Она отпила янтарного зелья, которое огнем прокатилось по ее горлу. Жас никогда не нравился вкус коньяка, даже такого старинного, как этот.
– Не прячется ли за одним из этих зеркал стереоустановка? – спросил Гриффин.
Она указала на панель с другой стороны бара.
– Хочешь послушать музыку?
Гриффин покачал головой, прижав палец к губам. Жас вспомнила, что он сказал ей в ресторане. Если полицейские присматривали за ней, то и подслушивать тоже могли.
Гриффин надавил на верхний правый угол зеркала, и появилась стереоустановка. Гриффин нажал на кассетник, увидел, что тот полон, и включил музыку.
Не сводя глаз с консоли, он дождался первых аккордов. Сен-Санс, «Пляска смерти» заполнила комнату.
Жас узнала музыку.
– Отличный выбор, – с сарказмом произнесла она и села на кушетку с бокалом в руке.
Он пододвинул стул, чтобы сесть лицом к ней, и тихо заговорил:
– Знаю, как сильно тебе хочется его найти. Но надо доверять мне. Мы должны все сделать правильно.
– Не могу думать про то, что Робби там внизу, совсем один, испуганный…
Гриффин отпил немного бренди.
– Надо выждать, выбора нет.
– Ты не понимаешь. – Фраза прозвучала гораздо более резко, чем ей хотелось.
Гриффин поставил бокал на журнальный столик между ними и встал.
– Если ты не против, то я пойду в гостиницу.
Жас хотела сказать: да, будет лучше, если он уйдет. Но вместо этого она покачала головой, потерла запястья и сказала:
– Нет. Прости.
– Возможно, я не так беспокоюсь, как ты… – Гриффин заговорил тихим ласковым голосом, и ей показалось, что он обнял ее, хотя даже не прикоснулся к ней. – Но я тоже хочу найти Робби. Пожалуйста, прекрати сопротивляться. Я тебе не враг. – Она закрыла глаза. – Ты хотя бы что-нибудь знаешь об этом тоннеле? – спросил он.
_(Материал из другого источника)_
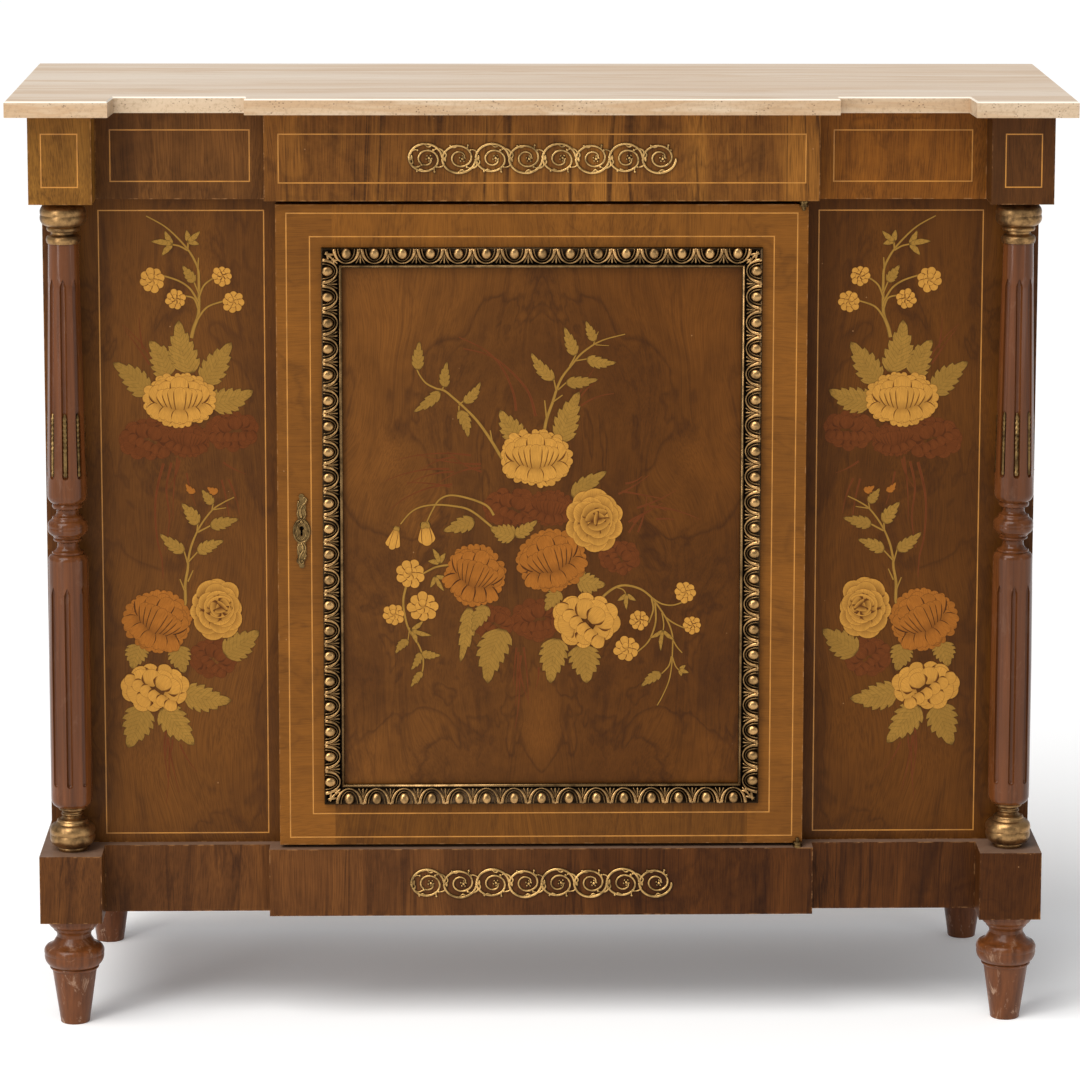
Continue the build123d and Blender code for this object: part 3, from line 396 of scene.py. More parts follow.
def travertine(name):
    """Cream stone with tan bands along its length, pits and soiling on its cut edges, painted shade on the
    faces that do not look up (partly the duller colour of the cut) and a painted highlight along its rounded
    edges.
    """
    finish = Finish(name)
    cream, tan = colours().stone, colours().stone_band
    warp = finish.noise(finish.place(scale=(2.2, 7, 7)), detail=4, rough=0.6)
    lift = finish.node("CombineXYZ", {1: finish.math("MULTIPLY", warp, 0.05)}).outputs[0]
    place = finish.vector("ADD", finish.place(), lift)
    bands = finish.noise(finish.place(scale=(1.3, 26, 26), source=place), detail=5, rough=0.62, warp=0.5)
    tone = finish.ramp(bands, (0.36, cream), (0.5, blend_of(cream, tan, 0.35)), (0.58, tan), (0.66, cream))
    wide = finish.noise(finish.place(scale=(0.9, 8, 8), source=place), detail=3)
    tone = finish.mix(finish.ramp(wide, (0.45, 0.0), (0.7, 0.45)), tone, blend_of(tan, cream, 0.25))
    thin = finish.noise(finish.place(scale=(6, 130, 130), source=place), detail=3, rough=0.7)
    tone = finish.mix(finish.ramp(thin, (0.55, 0.0), (0.7, 0.35)), tone, shade(tan, 0.75))
    spots = {"Vector": finish.place(scale=(1, 1, 1.3)), "Scale": 260.0}
    cells = finish.node("TexVoronoi", spots).outputs["Distance"]
    rarely = finish.ramp(finish.noise(finish.place(), scale=45, detail=3), (0.5, 0.0), (0.6, 1.0))
    side = finish.ramp(finish.math("ABSOLUTE", finish.facing(2)), (0.3, 1.0), (0.7, 0.12))
    pits = finish.math("MULTIPLY", finish.ramp(cells, (0.12, 1.0), (0.3, 0.0)), rarely)
    pits = finish.math("MULTIPLY", pits, side)
    grey = finish.noise(finish.place(), scale=240, detail=4, rough=0.7)
    soiled = finish.math("MULTIPLY", finish.ramp(grey, (0.5, 0.0), (0.7, 0.6)), side)
    tone = finish.mix(soiled, tone, shade(tan, 0.7))
    tone = finish.mix(finish.math("MULTIPLY", pits, 0.85), tone, STONE_PIT)
    slant = finish.math("ABSOLUTE", finish.facing(2))
    # Painted shade on the faces that do not look up, partly the duller colour of the cut edge.
    tone = finish.mix(side, tone, finish.mix(1.0, tone, (0.7, 0.63, 0.53), "MULTIPLY"))
    # Painted highlight along the rounded edges between the top and the sides.
    rising = finish.ramp(slant, (0.3, 0.0), (0.5, 1.0))
    arris_highlight = finish.math("MULTIPLY", rising, finish.ramp(slant, (0.85, 1.0), (0.95, 0.0)))
    tone = finish.mix(finish.math("MULTIPLY", arris_highlight, 0.8), tone, STONE_ARRIS_HIGHLIGHT)
    relief = finish.bump(pits, -0.6, 1.2 * MM, finish.bump(grey, 0.08, 0.4 * MM))
    rough = finish.ramp(thin, (0.3, 0.32), (0.7, 0.5))
    return finish.done(tone, rough, relief, Specular_IOR_Level=0.25)


def plain_wood(name, tone, seed):
    """Unpolished secondary wood, with open grain along the length of a board."""
    finish = Finish(name)
    place = finish.place(shift=(seed, seed, seed))
    rings = finish.noise(finish.place(scale=(1.6, 60, 60), source=place), detail=5, rough=0.6, warp=0.3)
    wood = finish.ramp(rings, (0.3, shade(tone, 0.7)), (0.5, tone), (0.7, shade(tone, 1.15)))
    pores = finish.noise(finish.place(scale=(30, 900, 900), source=place), detail=2)
    wood = finish.mix(finish.ramp(pores, (0.3, 0.35), (0.55, 0.0)), wood, shade(tone, 0.45))
    rough = finish.ramp(pores, (0.3, 0.62), (0.7, 0.75))
    return finish.done(wood, rough, finish.bump(pores, 0.15, 0.3 * MM), Specular_IOR_Level=0.1)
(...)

– Это еще одна сумасшедшая легенда из тех, которые, кажется, коллекционировала моя семья, так же, как коллекционируют фарфоровых собачек. Ты когда-нибудь слышал о Cаrrieres de Paris? – Жас заметила, что перешла на французский, и повторила по-английски: – Парижские каменоломни?
– Да, – ответил Гриффин. – Город построен на шахтах, некоторые из которых относятся к тринадцатому веку, верно? Камень для строительства Парижа добывали в этих каменоломнях, в результате образовалась сеть тоннелей и пещер, впоследствии ставшая катакомбами. Большинство археологов об этом знают.
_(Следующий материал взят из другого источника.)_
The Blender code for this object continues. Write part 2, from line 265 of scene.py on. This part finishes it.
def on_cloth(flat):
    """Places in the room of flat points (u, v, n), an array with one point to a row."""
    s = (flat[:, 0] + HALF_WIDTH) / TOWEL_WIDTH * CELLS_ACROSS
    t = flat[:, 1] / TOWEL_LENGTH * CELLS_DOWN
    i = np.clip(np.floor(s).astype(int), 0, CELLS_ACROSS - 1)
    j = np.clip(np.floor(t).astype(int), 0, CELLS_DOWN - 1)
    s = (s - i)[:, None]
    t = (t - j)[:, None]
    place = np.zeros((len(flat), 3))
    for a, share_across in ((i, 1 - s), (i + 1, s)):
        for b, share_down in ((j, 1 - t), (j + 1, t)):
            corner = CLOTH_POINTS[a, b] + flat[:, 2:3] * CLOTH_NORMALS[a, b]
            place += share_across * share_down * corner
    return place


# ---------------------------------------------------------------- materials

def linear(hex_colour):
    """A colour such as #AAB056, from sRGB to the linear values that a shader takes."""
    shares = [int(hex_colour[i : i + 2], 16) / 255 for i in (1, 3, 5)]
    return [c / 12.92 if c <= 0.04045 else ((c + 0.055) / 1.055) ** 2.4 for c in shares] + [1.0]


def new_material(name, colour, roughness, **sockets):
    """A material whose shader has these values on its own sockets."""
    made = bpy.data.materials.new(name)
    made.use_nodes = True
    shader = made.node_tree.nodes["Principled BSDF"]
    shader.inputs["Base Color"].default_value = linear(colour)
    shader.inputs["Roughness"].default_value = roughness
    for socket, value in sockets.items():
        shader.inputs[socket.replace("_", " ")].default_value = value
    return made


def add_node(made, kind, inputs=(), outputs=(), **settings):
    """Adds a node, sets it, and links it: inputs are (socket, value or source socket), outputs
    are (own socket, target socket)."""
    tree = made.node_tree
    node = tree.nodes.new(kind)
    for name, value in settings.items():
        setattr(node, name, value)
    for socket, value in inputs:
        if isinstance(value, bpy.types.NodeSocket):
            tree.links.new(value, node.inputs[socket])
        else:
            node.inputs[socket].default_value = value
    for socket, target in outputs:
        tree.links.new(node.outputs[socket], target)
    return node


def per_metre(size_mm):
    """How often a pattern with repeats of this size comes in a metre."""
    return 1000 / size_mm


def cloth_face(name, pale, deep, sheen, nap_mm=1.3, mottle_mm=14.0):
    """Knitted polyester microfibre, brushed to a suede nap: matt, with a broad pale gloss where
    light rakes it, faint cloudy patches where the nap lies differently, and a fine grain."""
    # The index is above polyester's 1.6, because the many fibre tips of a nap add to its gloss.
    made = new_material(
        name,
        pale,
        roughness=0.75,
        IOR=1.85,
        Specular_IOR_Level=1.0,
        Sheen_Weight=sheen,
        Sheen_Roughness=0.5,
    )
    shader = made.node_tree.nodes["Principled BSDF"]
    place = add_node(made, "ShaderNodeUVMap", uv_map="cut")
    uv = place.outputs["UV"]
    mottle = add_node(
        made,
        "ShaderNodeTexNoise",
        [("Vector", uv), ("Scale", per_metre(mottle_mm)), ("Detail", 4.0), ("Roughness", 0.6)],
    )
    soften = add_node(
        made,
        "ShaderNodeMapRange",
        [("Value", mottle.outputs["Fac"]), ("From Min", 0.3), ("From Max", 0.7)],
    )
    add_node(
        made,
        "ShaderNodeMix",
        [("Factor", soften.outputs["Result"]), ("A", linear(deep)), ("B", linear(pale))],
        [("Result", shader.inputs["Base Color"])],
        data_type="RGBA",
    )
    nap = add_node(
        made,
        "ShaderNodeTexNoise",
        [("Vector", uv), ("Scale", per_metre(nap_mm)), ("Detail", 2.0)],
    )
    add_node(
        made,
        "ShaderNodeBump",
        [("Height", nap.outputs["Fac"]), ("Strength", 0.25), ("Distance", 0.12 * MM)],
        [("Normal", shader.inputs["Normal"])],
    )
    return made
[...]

– Эксгумация останков на кладбищах, ставших причинами болезней, началась в 1777 году, – продолжила Жас. – Как раз в период нарастания революционных настроений одновременно с жадностью властей. К тому времени Дом Л’Этуаль уже существовал. Дедушка любил шутить, что наши предки были не на небесах, а под нами, в подвале. Он говорил, что «город покоится над пропастью». Иногда в детстве, когда я не получала, чего хотела, я топала ногой и…
– Почему я не удивляюсь?
Жас проигнорировала комментарий Гриффина и продолжила:
– Дедушка Шарль просил меня быть осторожнее. Он говорил, что если топну слишком сильно, то в земле появится дыра, и я туда упаду. И тогда придется дружить с костями.
Жас все еще скучала по деду, который умер, когда она жила в Америке. Все ее любимые родственники умерли, кроме Робби.
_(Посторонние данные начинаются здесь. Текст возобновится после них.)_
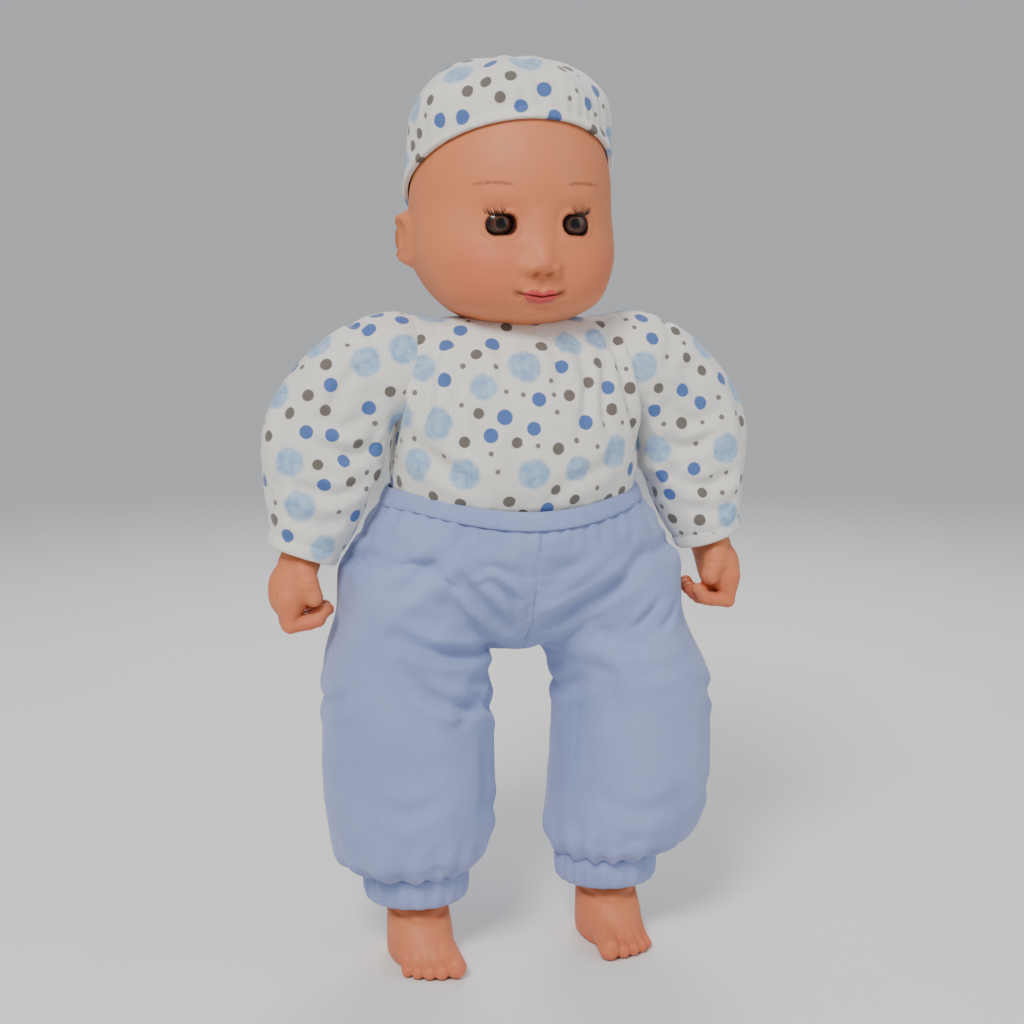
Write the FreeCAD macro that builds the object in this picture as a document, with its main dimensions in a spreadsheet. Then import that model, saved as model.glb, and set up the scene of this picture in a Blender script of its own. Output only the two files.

– Я ему не верила, – продолжала она. – Мне хотелось знать, откуда он знает, что там похоронены люди. Когда я достаточно подросла, дедушка рассказал, что он и его брат участвовали в Сопротивлении во время Второй мировой войны и пользовались тоннелями и проходами под Парижем, чтобы помочь бежать бойцам Сопротивления и летчикам.
Жас встала и подошла к стеклянным дверям, ведущим в сад. Эти кусты посадил ее дед, привозивший коллекционные розы со всей Франции и Англии. Он выводил гибриды, чтобы создавать ароматы, которые не смогли бы повторить другие парфюмеры.